Foto: picture-alliance/dpa
2002: Schröder vence reeleição após 11/9
Na eleição de 2002, SPD e a União CDU/CSU tiraram a mesma porcentagem de votos: 38,5%. Schröder conseguiu se reeleger por seu parceiro de coalizão, os Verdes, ser mais forte que o FDP. Uma das tarefas mais árduas de Schröder foi lidar com George W. Bush. Depois do 11 de setembro, o chanceler federal proclamou "solidariedade ilimitada" com os EUA, mas a Alemanha não apoiou a Guerra do Iraque.
Foto: Getty Images
2005: Início da era Merkel
Em 2005, Angela Merkel tornou-se a primeira mulher a governar a Alemanha, após Schröder, que em meio a críticas por seus programas de austeridade econômica, antecipou mais uma eleição. A política da antiga Alemanha Oriental ganhou por pouco. A vantagem dos conservadores sobre o SPD foi inferior a 1% e, em seu primeiro mandato, Merkel passou a chefiar uma "grande coalizão" com o principal rival.
Foto: picture-alliance/dpa/G. Bergmann
2009: Merkel realiza "coalizão dos sonhos"
O resultado do segundo pleito parlamentar de Merkel foi muito mais claro que o primeiro. Enquanto o apoio ao SPD despencava, os liberais do FDP, liderados por Guido Westerwelle, ganhavam votos. Como resultado, os conservadores foram capazes de formar uma coalizão com seus parceiros prediletos. Para a centrista Merkel, essa coalizão parecia ter saído de um sonho.

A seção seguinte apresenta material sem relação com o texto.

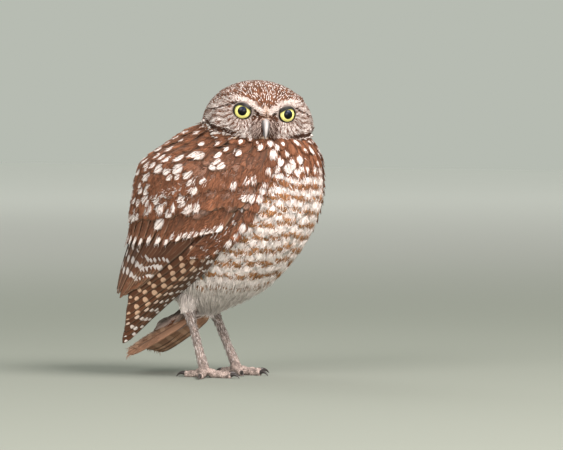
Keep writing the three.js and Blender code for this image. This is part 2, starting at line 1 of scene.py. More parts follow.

Foto: Getty Images/A. Rentz
2013: Merkel comemora terceiro mandato
Em 2013, Merkel estava consolidada como a política mais popular da Alemanha, e os conservadores terminaram à frente do SPD nas eleições. Mas como os liberais não conseguiram alcançar o limite de 5% dos votos para entrar no Parlamento, a chanceler federal reeleita teve que formar outra grande coalizão. Isso não impediu "Angie", como é conhecida carinhosamente hoje em dia, de saborear uma cerveja.
Foto: Reuters
2017: Ascensão dos populistas de direita
CDU/CSU e SPD foram os partidos mais votados, mas tiveram seu pior resultado desde o pós-guerra. Enquanto os liberais voltaram a ser representados no Bundestag, a grande vitória foi da legenda populista Alternativa para a Alemanha (AfD) – pela primeira vez desde a 2ª Guerra, um partido nacionalista está representado no Parlamento alemão.